Both the line containing "Turn this picture" and the line containing "as separate sub-parts." are to be reproduced exactly, along with every line between them, and nothing more.

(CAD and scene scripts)
·····
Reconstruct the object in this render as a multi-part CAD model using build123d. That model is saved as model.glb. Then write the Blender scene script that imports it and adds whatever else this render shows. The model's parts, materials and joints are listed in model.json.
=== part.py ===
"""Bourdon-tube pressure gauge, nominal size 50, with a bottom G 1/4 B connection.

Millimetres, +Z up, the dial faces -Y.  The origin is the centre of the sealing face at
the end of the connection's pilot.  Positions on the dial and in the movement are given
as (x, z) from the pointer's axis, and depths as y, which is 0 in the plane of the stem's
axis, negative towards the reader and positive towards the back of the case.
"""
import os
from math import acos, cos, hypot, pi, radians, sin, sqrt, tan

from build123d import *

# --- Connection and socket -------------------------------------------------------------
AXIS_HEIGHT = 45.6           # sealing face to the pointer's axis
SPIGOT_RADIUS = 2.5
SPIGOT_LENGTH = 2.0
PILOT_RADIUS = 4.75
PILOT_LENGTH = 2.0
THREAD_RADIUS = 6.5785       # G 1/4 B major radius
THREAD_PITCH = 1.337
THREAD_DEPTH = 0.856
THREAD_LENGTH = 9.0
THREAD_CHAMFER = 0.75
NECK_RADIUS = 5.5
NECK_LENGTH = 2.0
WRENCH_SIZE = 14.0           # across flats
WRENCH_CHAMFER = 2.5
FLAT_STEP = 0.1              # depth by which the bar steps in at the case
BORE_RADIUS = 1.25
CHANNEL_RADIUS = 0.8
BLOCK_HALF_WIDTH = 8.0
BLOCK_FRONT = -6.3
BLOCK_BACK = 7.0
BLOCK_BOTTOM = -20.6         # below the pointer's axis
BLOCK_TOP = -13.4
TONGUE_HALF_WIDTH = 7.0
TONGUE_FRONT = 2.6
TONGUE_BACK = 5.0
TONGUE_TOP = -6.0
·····
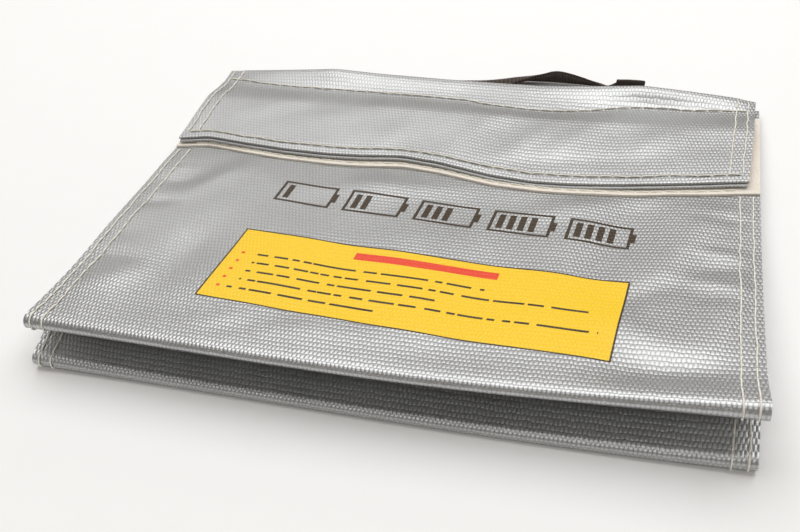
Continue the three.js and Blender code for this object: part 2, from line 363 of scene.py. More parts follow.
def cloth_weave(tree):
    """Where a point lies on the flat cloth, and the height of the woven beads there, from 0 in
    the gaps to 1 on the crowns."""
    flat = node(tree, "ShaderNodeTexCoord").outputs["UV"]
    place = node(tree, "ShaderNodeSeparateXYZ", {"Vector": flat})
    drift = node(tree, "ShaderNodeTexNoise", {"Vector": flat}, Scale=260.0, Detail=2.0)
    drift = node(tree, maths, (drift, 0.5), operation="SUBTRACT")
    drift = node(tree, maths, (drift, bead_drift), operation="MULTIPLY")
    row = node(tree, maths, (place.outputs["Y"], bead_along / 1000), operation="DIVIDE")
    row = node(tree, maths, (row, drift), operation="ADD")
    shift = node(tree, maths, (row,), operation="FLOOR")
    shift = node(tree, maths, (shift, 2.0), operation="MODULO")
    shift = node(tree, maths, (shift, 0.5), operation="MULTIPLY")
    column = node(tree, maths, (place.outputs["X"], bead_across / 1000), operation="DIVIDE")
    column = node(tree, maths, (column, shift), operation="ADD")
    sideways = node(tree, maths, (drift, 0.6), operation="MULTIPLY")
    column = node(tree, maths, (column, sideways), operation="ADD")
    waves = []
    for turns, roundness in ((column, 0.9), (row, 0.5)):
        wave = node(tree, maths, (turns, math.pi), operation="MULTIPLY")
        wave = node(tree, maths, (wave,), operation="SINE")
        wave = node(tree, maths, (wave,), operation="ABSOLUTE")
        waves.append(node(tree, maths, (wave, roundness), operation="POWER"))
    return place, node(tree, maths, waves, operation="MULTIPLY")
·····
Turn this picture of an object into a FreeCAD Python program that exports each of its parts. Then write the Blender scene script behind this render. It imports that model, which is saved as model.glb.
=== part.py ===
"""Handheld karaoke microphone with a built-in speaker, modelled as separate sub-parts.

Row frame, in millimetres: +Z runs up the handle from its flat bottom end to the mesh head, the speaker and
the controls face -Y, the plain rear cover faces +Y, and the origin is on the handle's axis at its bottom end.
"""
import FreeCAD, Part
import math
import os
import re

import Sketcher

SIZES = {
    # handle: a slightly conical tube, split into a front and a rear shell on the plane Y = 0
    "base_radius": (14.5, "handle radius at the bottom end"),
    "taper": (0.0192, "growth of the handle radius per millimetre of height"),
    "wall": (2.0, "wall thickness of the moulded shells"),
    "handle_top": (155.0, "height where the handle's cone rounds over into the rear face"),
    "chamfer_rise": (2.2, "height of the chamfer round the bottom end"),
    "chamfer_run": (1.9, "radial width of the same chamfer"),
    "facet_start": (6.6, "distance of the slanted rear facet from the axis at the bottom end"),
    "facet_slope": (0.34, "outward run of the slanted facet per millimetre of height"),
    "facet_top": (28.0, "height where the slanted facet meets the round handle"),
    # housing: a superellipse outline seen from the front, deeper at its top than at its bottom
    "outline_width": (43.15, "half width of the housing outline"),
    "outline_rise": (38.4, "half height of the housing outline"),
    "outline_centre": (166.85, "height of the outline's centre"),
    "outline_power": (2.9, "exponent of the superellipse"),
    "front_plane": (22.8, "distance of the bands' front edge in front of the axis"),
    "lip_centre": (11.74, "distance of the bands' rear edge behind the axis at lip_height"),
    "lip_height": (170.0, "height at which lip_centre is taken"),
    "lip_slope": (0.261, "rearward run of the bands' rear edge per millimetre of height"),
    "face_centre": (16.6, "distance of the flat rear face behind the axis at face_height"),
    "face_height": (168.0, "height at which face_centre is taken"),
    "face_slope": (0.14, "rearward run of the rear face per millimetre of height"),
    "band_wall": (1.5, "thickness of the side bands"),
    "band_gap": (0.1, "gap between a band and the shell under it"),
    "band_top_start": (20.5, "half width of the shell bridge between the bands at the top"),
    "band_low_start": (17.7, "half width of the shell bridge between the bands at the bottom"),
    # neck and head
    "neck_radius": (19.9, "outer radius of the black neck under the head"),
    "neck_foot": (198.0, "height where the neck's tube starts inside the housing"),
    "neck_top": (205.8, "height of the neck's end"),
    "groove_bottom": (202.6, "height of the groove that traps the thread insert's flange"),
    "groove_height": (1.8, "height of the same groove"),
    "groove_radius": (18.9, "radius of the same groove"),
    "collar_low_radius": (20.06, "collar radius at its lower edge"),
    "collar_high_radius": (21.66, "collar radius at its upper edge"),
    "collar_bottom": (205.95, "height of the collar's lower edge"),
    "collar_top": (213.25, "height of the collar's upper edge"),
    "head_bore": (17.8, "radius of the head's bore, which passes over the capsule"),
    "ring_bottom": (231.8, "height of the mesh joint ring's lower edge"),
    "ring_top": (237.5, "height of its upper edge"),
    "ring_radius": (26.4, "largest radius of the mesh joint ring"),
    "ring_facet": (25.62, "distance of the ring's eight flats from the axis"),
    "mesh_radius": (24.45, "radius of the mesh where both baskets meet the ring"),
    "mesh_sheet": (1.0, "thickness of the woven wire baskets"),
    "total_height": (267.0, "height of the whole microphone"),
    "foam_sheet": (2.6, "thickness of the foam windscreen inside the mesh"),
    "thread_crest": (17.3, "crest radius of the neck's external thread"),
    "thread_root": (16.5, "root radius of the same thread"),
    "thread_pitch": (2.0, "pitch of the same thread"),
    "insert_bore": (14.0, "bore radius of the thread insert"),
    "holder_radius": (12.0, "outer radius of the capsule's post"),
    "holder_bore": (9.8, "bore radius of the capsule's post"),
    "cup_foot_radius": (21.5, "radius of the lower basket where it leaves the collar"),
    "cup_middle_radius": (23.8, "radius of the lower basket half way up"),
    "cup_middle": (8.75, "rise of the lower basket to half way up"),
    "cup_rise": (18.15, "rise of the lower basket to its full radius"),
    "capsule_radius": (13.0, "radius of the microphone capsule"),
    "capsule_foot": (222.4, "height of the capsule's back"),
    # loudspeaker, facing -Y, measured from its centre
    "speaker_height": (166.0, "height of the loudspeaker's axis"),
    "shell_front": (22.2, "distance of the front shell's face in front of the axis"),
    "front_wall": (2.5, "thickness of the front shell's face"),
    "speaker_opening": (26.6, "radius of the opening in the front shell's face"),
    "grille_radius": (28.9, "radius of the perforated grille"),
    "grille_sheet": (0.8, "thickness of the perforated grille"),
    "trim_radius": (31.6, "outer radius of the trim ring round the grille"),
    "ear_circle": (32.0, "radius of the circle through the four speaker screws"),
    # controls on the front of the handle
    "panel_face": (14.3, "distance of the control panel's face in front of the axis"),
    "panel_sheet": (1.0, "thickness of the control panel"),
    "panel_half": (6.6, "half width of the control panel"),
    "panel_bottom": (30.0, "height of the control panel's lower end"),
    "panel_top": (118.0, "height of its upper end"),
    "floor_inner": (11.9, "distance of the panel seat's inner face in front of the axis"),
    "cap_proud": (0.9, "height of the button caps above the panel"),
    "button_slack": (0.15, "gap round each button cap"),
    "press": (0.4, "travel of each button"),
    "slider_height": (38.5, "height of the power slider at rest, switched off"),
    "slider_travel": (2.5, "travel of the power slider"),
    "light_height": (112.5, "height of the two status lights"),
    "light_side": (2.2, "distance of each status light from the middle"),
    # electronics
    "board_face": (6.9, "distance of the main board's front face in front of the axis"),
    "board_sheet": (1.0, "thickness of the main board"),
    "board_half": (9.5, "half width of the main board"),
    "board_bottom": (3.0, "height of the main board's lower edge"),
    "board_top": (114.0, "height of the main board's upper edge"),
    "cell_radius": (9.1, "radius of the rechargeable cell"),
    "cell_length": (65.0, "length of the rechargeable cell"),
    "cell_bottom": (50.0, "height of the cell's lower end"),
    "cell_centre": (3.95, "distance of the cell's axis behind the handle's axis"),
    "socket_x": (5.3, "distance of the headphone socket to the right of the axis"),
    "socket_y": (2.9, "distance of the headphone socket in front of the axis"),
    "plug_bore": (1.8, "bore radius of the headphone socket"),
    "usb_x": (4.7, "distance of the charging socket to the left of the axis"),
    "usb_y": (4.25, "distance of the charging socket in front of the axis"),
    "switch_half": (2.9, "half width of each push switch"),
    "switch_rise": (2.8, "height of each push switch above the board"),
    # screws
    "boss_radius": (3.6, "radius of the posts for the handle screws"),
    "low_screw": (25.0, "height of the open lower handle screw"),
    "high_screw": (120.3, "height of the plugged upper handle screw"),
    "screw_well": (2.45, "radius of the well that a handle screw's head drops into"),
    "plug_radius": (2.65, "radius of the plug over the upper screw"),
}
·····
## Result of this task
Turn this picture of an object into a FreeCAD Python program that exports each of its parts. Then write the Blender scene script behind this render. It imports that model, which is saved as model.glb.
=== part.py ===
"""Handheld karaoke microphone with a built-in speaker, modelled as separate sub-parts.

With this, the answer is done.